I can confirm that the BBC’s Ceefax service did report on CBS’s retraction of the Bush memos.

“Oh yes, well, as soon as I heard I went straight round to see them, yesterday afternoon. You hadn’t exactly gone out of your way to call attention to them, had you? I mean, like actually telling anybody or anything.”

The story appeared yesterday on page 120.

“But the plans were on display…”

“On display? I eventually had to go down to the cellar to find them.”

For foreign readers unfamiliar with Ceefax, the BBC’s teletext information service, the main stories usually appear on pages 104 through to, say, 113, after a summary of headlines on pages 100-103. A slot on page 120 means ‘not important’.

“That’s the display department.”

“With a flashlight.”

This story appeared as one of a rotating clutch of stories under the the exciting group heading “Other News”.

“Ah, well, the lights had probably gone.”

“So had the stairs.”

Even within that it didn’t get its own headline. It was the second of two pages.

“But look, you found the notice, didn’t you?”

The first page of the two being a report of disparaging remarks about Bush made by the British ambassador to Italy.

“Yes,” said Arthur, “yes I did. It was on display on the bottom of a locked filing cabinet stuck in a disused lavatory with a sign on the door saying ‘Beware of the Leopard.'”

In other words if you laboriously waited for all the “other news” stories to rotate through you would eventually see a headline saying “UK Envoy’s Bush barb made public”. If you then selected and read that story and then waited for about three times as long as it takes to read you would eventually see the [1/2] in the bottom right corner change to [2/2] and you would discover (to your very great surprise if you are the sort of person who heads eagerly to stories that demonstrate the lack of esteem for Bush on the part of sophisticated people) that the revelatory memos about Bush’s time in the Texas Air National Guard were forgeries.

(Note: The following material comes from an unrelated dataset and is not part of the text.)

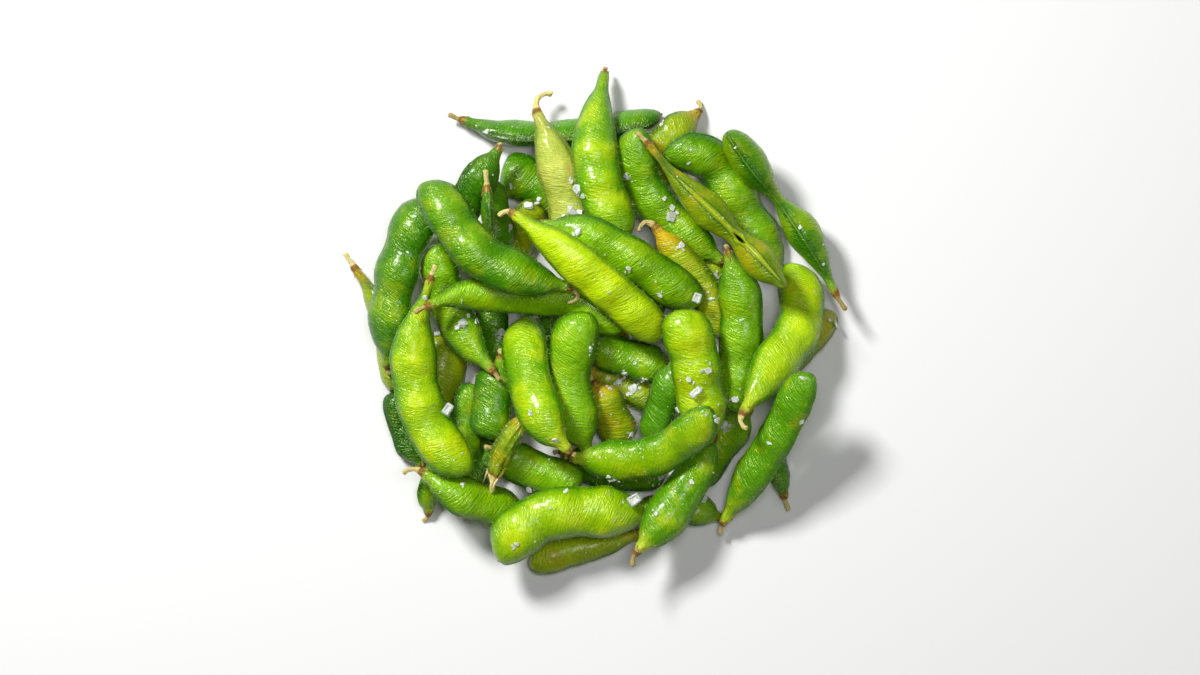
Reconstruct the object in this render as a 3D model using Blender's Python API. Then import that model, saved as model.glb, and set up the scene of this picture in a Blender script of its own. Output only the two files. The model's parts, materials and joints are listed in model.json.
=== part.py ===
"""A bundle of boiled edamame pods, heaped as they are served, with flakes of coarse salt on top.

Each pod is one grown piece: a curled stalk, a small dry calyx and the pod with its one to three beans.
Every pod starts as a sphere whose rings are drawn out along the pod's own course.
The heap is then built from the bottom: each pod is lowered, at the pitch that brings it lowest, until it
rests on the surface or on the pods that already lie there.

Lengths in the tables and functions are millimetres. Only the finished meshes and places are in metres.
"""

import math
from dataclasses import dataclass

import bmesh
import bpy
import numpy as np
from mathutils import Vector

MM = 0.001

# A pod's build
SIDES = 12  # corners of its cross-section, one of them on each seam
NECK_RADIUS = 1.5  # where the calyx holds the pod
CALYX_RADIUS = 1.3
STALK_RADIUS = 0.65
STALK_KNOB = 0.25  # how much wider the stalk is at its cut end, as a share of its radius
STALK_END_DOME = 0.4
THICKNESS_WAIST = 0.12  # how far the thickness draws in between two beans, beyond the width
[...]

When the BBC thought they were genuine they merited a high-number headline on the main index page and a story all to themselves. As I said before, it is simple justice that a report saying evidence for an accusation was forged should have equal prominence with the report of the original accusation.

As technology, Ceefax is past it. But it remains useful to many people: those who do not have internet access or those for whom turning on the internet is troublesome. Ceefax gives these people a quick summary of the news available at any time. Unfortunately the summary is often skewed.